Another thing that is over-stated in the "tax" issue. Of course, as your salary increases, so does your marginal tax bracket. However, this only applies to the top percentages of your income. Therefore, if a person makes $10,000 or $100,000, that first $10,000 is still taxed at the same rate. The thing to be cautious about is reaching an income tax level that will make you ineligible for certain benefits, like earned income credit. In general, for 2008, a working parent of two can make up to about $39,000 per year. But even the amount of the credit varies according to wages earned. As you earn more and more, you will be eligible for fewer and fewer deductions. The big one for me is ineligibility for student loan interest deduction. However, I cannot think of a single incident in which a deduction would be more than wages earned.

I also want to pipe up with another reason to work. I know people may disagree, and that is fine. Everyone has their own experience, and I am not judging anyone's choices. However, personally, I feel so much better about myself if I am supporting myself.

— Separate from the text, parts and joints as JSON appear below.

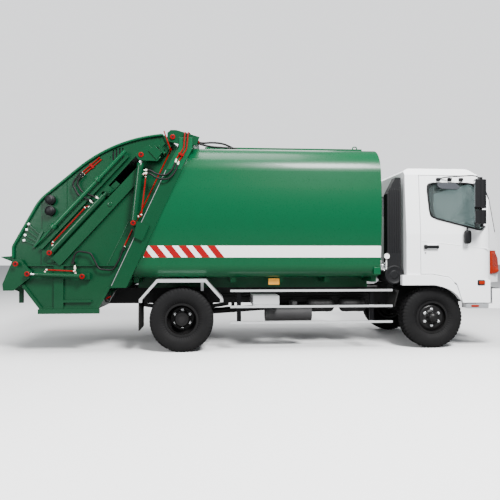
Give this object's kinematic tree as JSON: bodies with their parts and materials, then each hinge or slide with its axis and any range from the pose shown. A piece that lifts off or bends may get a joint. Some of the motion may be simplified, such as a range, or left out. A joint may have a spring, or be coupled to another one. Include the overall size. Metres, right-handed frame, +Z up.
{
  "type": "rear loading garbage truck",
  "caption": "Two-axle cab-over garbage truck with an oval body, lifting tailgate, packing slide and blade, bin lifter, ejector wall, tilting cab and turning wheels.",
  "frame": {"origin": "on the ground under the middle of the vehicle's overall length and width", "axes": "+X forward, +Y to the vehicle's left, +Z up"},
  "size_m": [6.78, 2.64, 2.9139],
  "materials": {
    "frame_black": "satin black chassis paint",
    "body_green": "gloss green paint",
    "steel_grey": "worn grey steel",
    "chrome_rod": "hard chromed rods",
    "cast_grey": "cast and heat-greyed metal",
    "cab_white": "gloss white paint",
    "glass_clear": "clear tinted glass",
    "lamp_clear": "clear lamp lens",
    "lamp_orange": "orange lens",
    "plastic_black": "textured black plastic",
    "seat_cloth": "grey seat cloth",
    "tyre_rubber": "black tyre rubber",
    "rim_black": "black painted steel wheel",
    "guard_silver": "bright aluminium",
    "flap_rubber": "black rubber flap",
    "lever_metal": "plated levers with pale knobs",
    "pipe_red": "red painted steel pipe",
    "hose_black": "black hydraulic hose"
  },
  "bodies": {
    "chassis": {"chassis_frame": "frame_black", "body_subframe": "body_green", "body_shell": "body_green", "rear_portal": "body_green", "front_axle": "frame_black", "rear_axle": "frame_black", "leaf_springs": "frame_black", "prop_shaft": "frame_black", "engine_block": "cast_grey", "fuel_tank": "plastic_black", "battery_box": "guard_silver", "silencer": "cast_grey", "side_guards": "guard_silver", "rear_mudguards": "guard_silver", "mud_flaps": "flap_rubber", "bumper": "cab_white", "head_lamps": "lamp_clear", "air_intake": "plastic_black"},
    "cab": {"cab_shell": "cab_white", "cab_glass": "glass_clear", "grille": "plastic_black", "seats": "seat_cloth", "dash": "plastic_black", "corner_lamps": "lamp_orange"},
    "ejector": {"ejector_panel": "steel_grey"},
    "tailgate": {"tailgate_shell": "body_green", "tailgate_frame": "body_green", "slide_barrels": "body_green", "control_levers": "lever_metal", "work_lamps": "plastic_black", "tail_pipes": "pipe_red", "tail_hose": "hose_black"},
    "lift_barrel": {"lift_barrels": "body_green", "lift_pipes": "pipe_red"},
    "lift_rod": {"lift_rods": "chrome_rod"},
    "carriage": {"packer_carriage": "body_green", "blade_barrels": "body_green"},
    "blade": {"packer_blade": "body_green"},
    "blade_rod": {"blade_rods": "chrome_rod"},
    "lifter": {"bin_lifter": "body_green"},
    "lifter_barrel": {"lifter_barrels": "body_green", "lifter_pipes": "pipe_red"},
    "lifter_rod": {"lifter_rods": "chrome_rod"},
    "door_right": {"cab_door_right": "cab_white", "door_glass_right": "glass_clear", "mirror_right": "plastic_black"},
    "knuckle_right": {"steering_knuckle_right": "frame_black"},
    "front_wheel_right": {"front_rim_right": "rim_black", "front_tyre_right": "tyre_rubber"},
    "rear_wheel_right": {"rear_rims_right": "rim_black", "rear_tyres_right": "tyre_rubber"},
    "door_left": {"cab_door_left": "cab_white", "door_glass_left": "glass_clear", "mirror_left": "plastic_black"},
    "knuckle_left": {"steering_knuckle_left": "frame_black"},
    "front_wheel_left": {"front_rim_left": "rim_black", "front_tyre_left": "tyre_rubber"},
    "rear_wheel_left": {"rear_rims_left": "rim_black", "rear_tyres_left": "tyre_rubber"}
  },
  "joints": [
    {"name": "rear_wheel_right_spin", "type": "hinge", "parent": "chassis", "child": "rear_wheel_right", "pos_m": [-1.07, -0.83, 0.42], "axis": [0, 1, 0], "continuous": true},
    {"name": "steer_right", "type": "hinge", "parent": "chassis", "child": "knuckle_right", "pos_m": [2.35, -0.7, 0.42], "axis": [0, 0, 1], "range_deg": [-35, 35]},
    {"name": "front_wheel_right_spin", "type": "hinge", "parent": "knuckle_right", "child": "front_wheel_right", "pos_m": [2.35, -0.885, 0.42], "axis": [0, 1, 0], "continuous": true},
    {"name": "rear_wheel_left_spin", "type": "hinge", "parent": "chassis", "child": "rear_wheel_left", "pos_m": [-1.07, 0.83, 0.42], "axis": [0, 1, 0], "continuous": true},
    {"name": "steer_left", "type": "hinge", "parent": "chassis", "child": "knuckle_left", "pos_m": [2.35, 0.7, 0.42], "axis": [0, 0, 1], "range_deg": [-35, 35]},
    {"name": "front_wheel_left_spin", "type": "hinge", "parent": "knuckle_left", "child": "front_wheel_left", "pos_m": [2.35, 0.885, 0.42], "axis": [0, 1, 0], "continuous": true},
    {"name": "cab_tilt", "type": "hinge", "parent": "chassis", "child": "cab", "pos_m": [3.27, 0, 0.862], "axis": [0, 1, 0], "range_deg": [0, 45]},
    {"name": "door_right", "type": "hinge", "parent": "cab", "child": "door_right", "pos_m": [3.137, -1.045, 1.5], "axis": [0, 0, 1], "range_deg": [0, 70]},
    {"name": "door_left", "type": "hinge", "parent": "cab", "child": "door_left", "pos_m": [3.137, 1.045, 1.5], "axis": [0, 0, 1], "range_deg": [-70, 0]},
    {"name": "ejector_slide", "type": "slide", "parent": "chassis", "child": "ejector", "axis": [-1, 0, 0], "range_m": [0, 1.9]},
    {"name": "tailgate_lift", "type": "hinge", "parent": "chassis", "child": "tailgate", "pos_m": [-1.185, 0, 2.819], "axis": [0, 1, 0], "range_deg": [0, 75]},
    {"name": "lift_swing", "type": "hinge", "parent": "chassis", "child": "lift_barrel", "pos_m": [-1.685, 0, 1.689], "axis": [0, 1, 0], "range_deg": [-1.75, 1.5]},
    {"name": "lift_rod", "type": "slide", "parent": "lift_barrel", "child": "lift_rod", "axis": [0.1115, 0, 0.9938], "range_m": [0, 0.57803]},
    {"name": "lifter_swing", "type": "hinge", "parent": "tailgate", "child": "lifter_barrel", "pos_m": [-2.336, 0, 1.001], "axis": [0, 1, 0], "range_deg": [-1.5, 4.54]},
    {"name": "lifter_rod", "type": "slide", "parent": "lifter_barrel", "child": "lifter_rod", "axis": [-0.9988, 0, 0.0494], "range_m": [0, 0.33084]},
    {"name": "lifter_turn", "type": "hinge", "parent": "tailgate", "child": "lifter", "pos_m": [-3.164, 0, 1.163], "axis": [0, 1, 0], "range_deg": [0, 120]},
    {"name": "packer_slide", "type": "slide", "parent": "tailgate", "child": "carriage", "axis": [0.6717, 0, 0.7408], "range_m": [0, 0.55]},
    {"name": "blade_turn", "type": "hinge", "parent": "carriage", "child": "blade", "pos_m": [-2.54394, 0, 1.54117], "axis": [0, 1, 0], "range_deg": [0, 85]},
    {"name": "blade_rod", "type": "slide", "parent": "carriage", "child": "blade_rod", "axis": [-0.6757, 0, -0.7372], "range_m": [-0.28775, 0]}
  ],
  "couplings": [
    {"joint": "steer_left", "follows": "steer_right", "ratio": 1},
    {"joint": "lift_swing", "follows": "tailgate_lift", "ratio": -0.003348},
    {"joint": "lift_rod", "follows": "tailgate_lift", "m_per_rad": 0.43853},
    {"joint": "lifter_swing", "follows": "lifter_turn", "ratio": 0.025361},
    {"joint": "lifter_rod", "follows": "lifter_turn", "m_per_rad": 0.15606},
    {"joint": "blade_rod", "follows": "blade_turn", "m_per_rad": -0.19126}
  ]
}
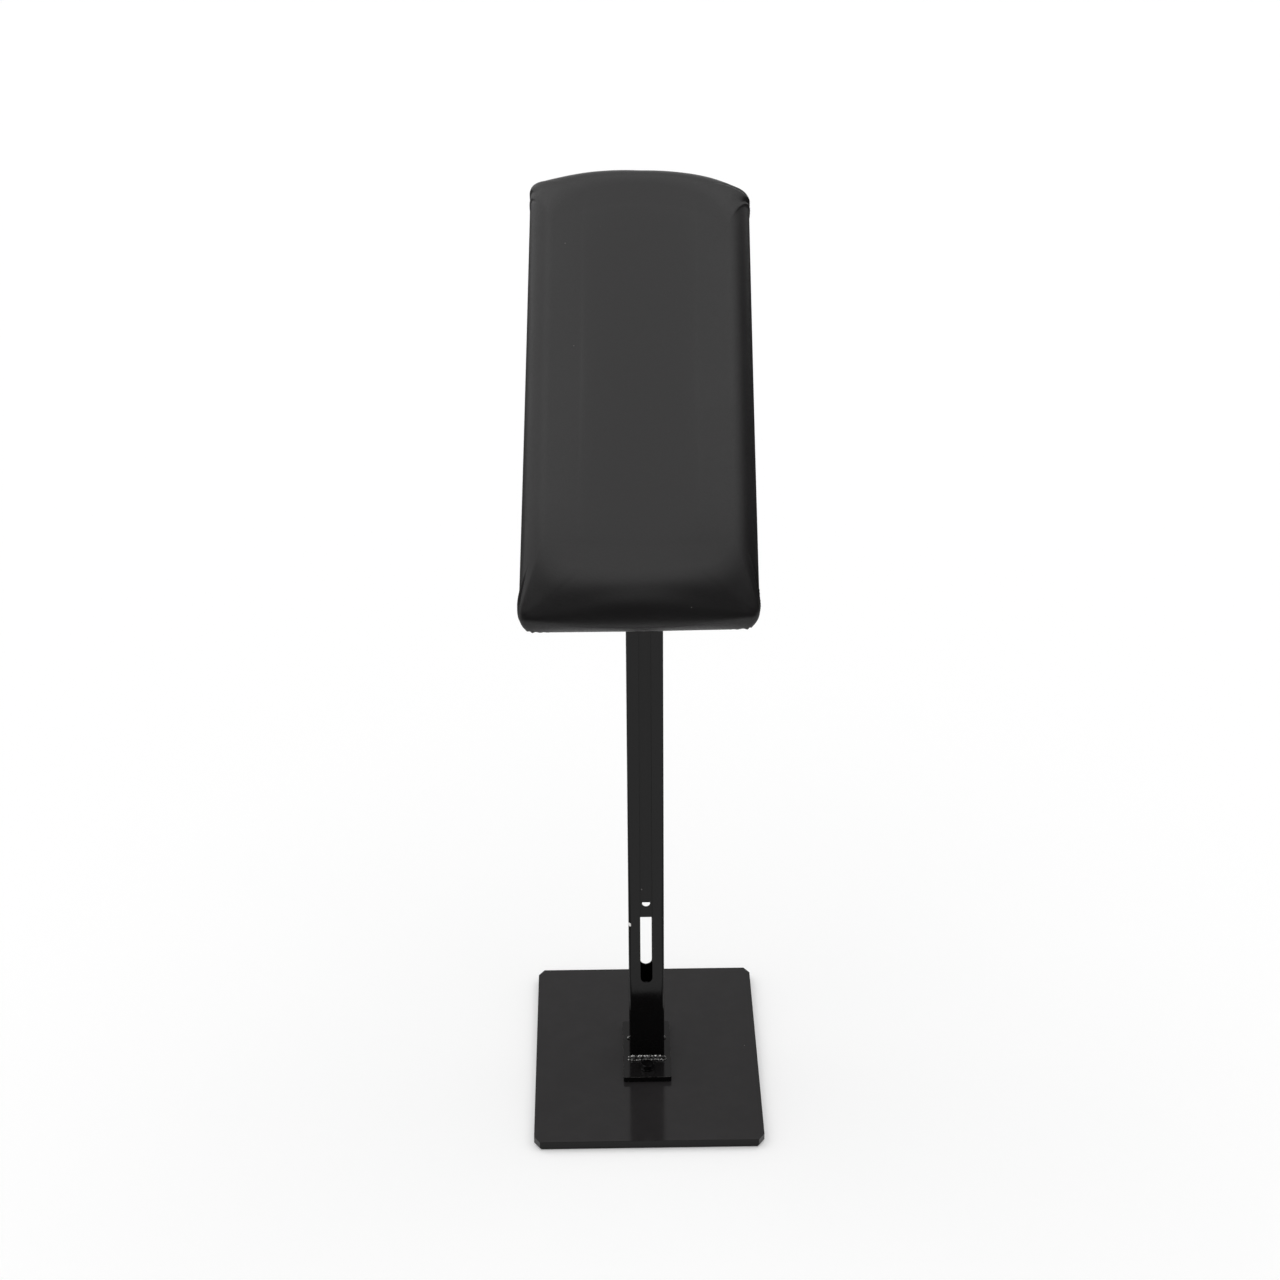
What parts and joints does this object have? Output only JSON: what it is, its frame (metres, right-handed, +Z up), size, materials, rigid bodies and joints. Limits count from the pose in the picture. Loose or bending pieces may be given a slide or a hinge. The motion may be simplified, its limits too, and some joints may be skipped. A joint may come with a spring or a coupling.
{
  "type": "tattoo arm rest stand",
  "caption": "Free-standing padded arm rest: a leather pad that tilts on a telescoping slotted square post, held by star knobs, over a heavy plate base.",
  "frame": {"origin": "on the floor, on the axis of the square post, at the underside of the rubber mat", "axes": "+Z up along the post, +X across the stand towards the tilt knob, +Y towards the height knob and the raised end of the pad"},
  "size_m": [0.192, 0.361, 0.759],
  "materials": {
    "rubber_mat": "matt ribbed rubber",
    "gloss_black_paint": "gloss black paint",
    "painted_weld": "weld bead under gloss black paint",
    "black_zinc": "black plated",
    "bright_zinc": "bright zinc plated",
    "black_plastic": "fine moulded texture",
    "brass_insert": "turned",
    "white_nylon": "smooth",
    "plywood": "raw plywood",
    "foam": "open-cell foam",
    "black_leather": "semi-matt grained leather",
    "black_felt": "non-woven felt"
  },
  "bodies": {
    "base": {"base_mat": "rubber_mat", "base_plate": "gloss_black_paint", "foot_plate": "gloss_black_paint", "foot_weld": "painted_weld", "foot_bolts": "black_zinc", "foot_washers": "black_zinc", "lower_tube": "gloss_black_paint", "guide_collar": "black_plastic"},
    "post": {"inner_tube": "gloss_black_paint", "tube_cap": "black_plastic", "clamp_bolt": "bright_zinc", "clamp_washers": "bright_zinc"},
    "height_knob": {"height_knob": "black_plastic", "height_knob_insert": "brass_insert"},
    "pad": {"pivot_bolt": "bright_zinc", "friction_washers": "white_nylon", "tilt_washer": "bright_zinc", "pad_bracket": "gloss_black_paint", "bracket_weld": "painted_weld", "bracket_plate": "gloss_black_paint", "plate_screws": "bright_zinc", "plate_washers": "bright_zinc", "tee_nuts": "bright_zinc", "pad_board": "plywood", "pad_foam": "foam", "pad_cover": "black_leather", "cover_staples": "bright_zinc", "dust_cover": "black_felt", "dust_staples": "bright_zinc"},
    "tilt_knob": {"tilt_knob": "black_plastic", "tilt_knob_insert": "brass_insert"}
  },
  "joints": [
    {"name": "height_slide", "type": "slide", "parent": "base", "child": "post", "axis": [0, 0, 1], "range_m": [-0.05, 0.045]},
    {"name": "height_knob_turn", "type": "hinge", "parent": "post", "child": "height_knob", "pos_m": [0, 0.0166, 0.44], "axis": [0, 1, 0], "range_deg": [0, 360]},
    {"name": "pad_tilt", "type": "hinge", "parent": "post", "child": "pad", "pos_m": [0, 0, 0.584], "axis": [1, 0, 0], "range_deg": [-92, 58]},
    {"name": "tilt_knob_turn", "type": "hinge", "parent": "pad", "child": "tilt_knob", "pos_m": [0.0186, 0, 0.584], "axis": [1, 0, 0], "range_deg": [0, 360]}
  ]
}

My mother stayed home with us, and we were poor. We always lived in crappy rentals, had to use food stamps and get free lunch at school. I never, ever got new clothes. I had to go deep into debt to fund college and grad school. My mother was always depressed. My parents fought about money all the time. Those wonderful homemade meals my mom had time to make because she stayed home consisted of the cheapest possible, unhealthy food. Believe me, there is not a day that goes by that I don't wish I could stay at home with my kids. I do not particularly love my job. OK, I hate it. But I know my kids are better off with me working.

As I said though, everyone's experience is different. It all depends on whether you are married, the age of your children, what jobs you are qualified to do, etc. etc..
post #46 of 46
My job was absolutely financially valuable. Even with paying for p/t preschool.